== What is expected ==
Give the number of lines containing the word "from" and nothing more.

== Provided data ==
════════════════

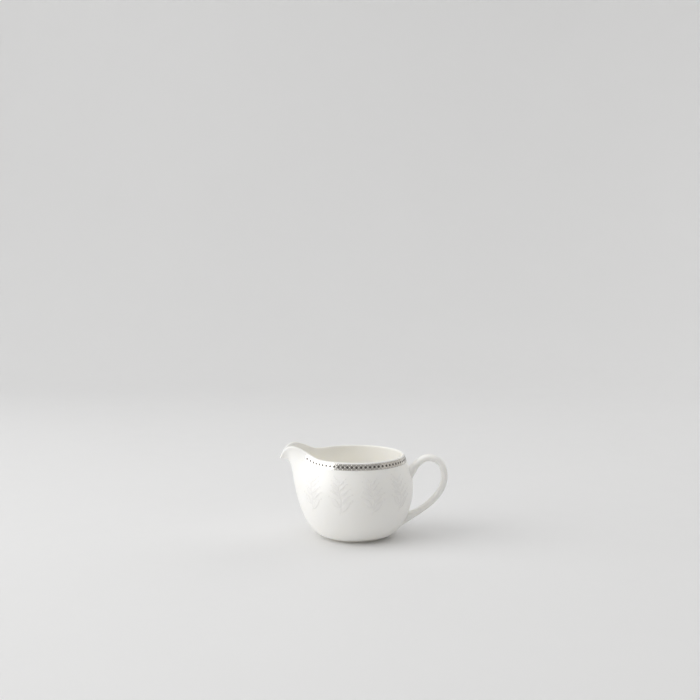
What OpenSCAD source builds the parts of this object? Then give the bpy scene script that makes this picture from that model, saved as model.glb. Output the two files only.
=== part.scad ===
// Porcelain cream jug: a round-bellied bowl with a pulled pouring lip, a loop handle luted on
// with slip, a turned foot ring, a platinum band with lozenges and raised enamel sprays.
// Frame: +Z up, origin at the centre of the foot ring's resting face. The lip points to -X
// and the handle to +X. Millimetres and degrees.
// Places on the outside are given by an angle round the jug, 0 at the lip and 180 at the
// handle, and by a station up the wall: 0 at the base, 1 at the belly and 2 under the rim.

/* [Body] */
// Radius where the wall leaves the base
base_r = 27; // [24:0.5:30]
// Radius at the belly
belly_r = 44.7; // [42:0.1:48]
// Height of the belly
belly_z = 37.5; // [34:0.5:41]
// Radius of the rim
rim_r = 37.7; // [36:0.1:40]
// Height of the rim away from the lip
rim_z = 64.4; // [61:0.2:68]
// Wall thickness
wall = 2.3; // [2:0.1:3]
// Thickness of the rounded rim
rim_t = 1.8; // [1.4:0.1:2]

/* [Pouring lip] */
// How far the throat stands out of the round body
throat_out = 12.8; // [8:0.2:15]
// How far the tip flicks out beyond the throat
tip_out = 7.1; // [4:0.1:9]
// Half-width of the lip, as an angle
lip_spread = 16.2; // [15:0.1:20]
// Half-width of the bulge at the lip's root, as an angle
root_spread = 36; // [30:1:40]
// How far the lip's shoulders rise over the rim
lip_rise = 11; // [8:0.2:14]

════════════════

== Response ==
2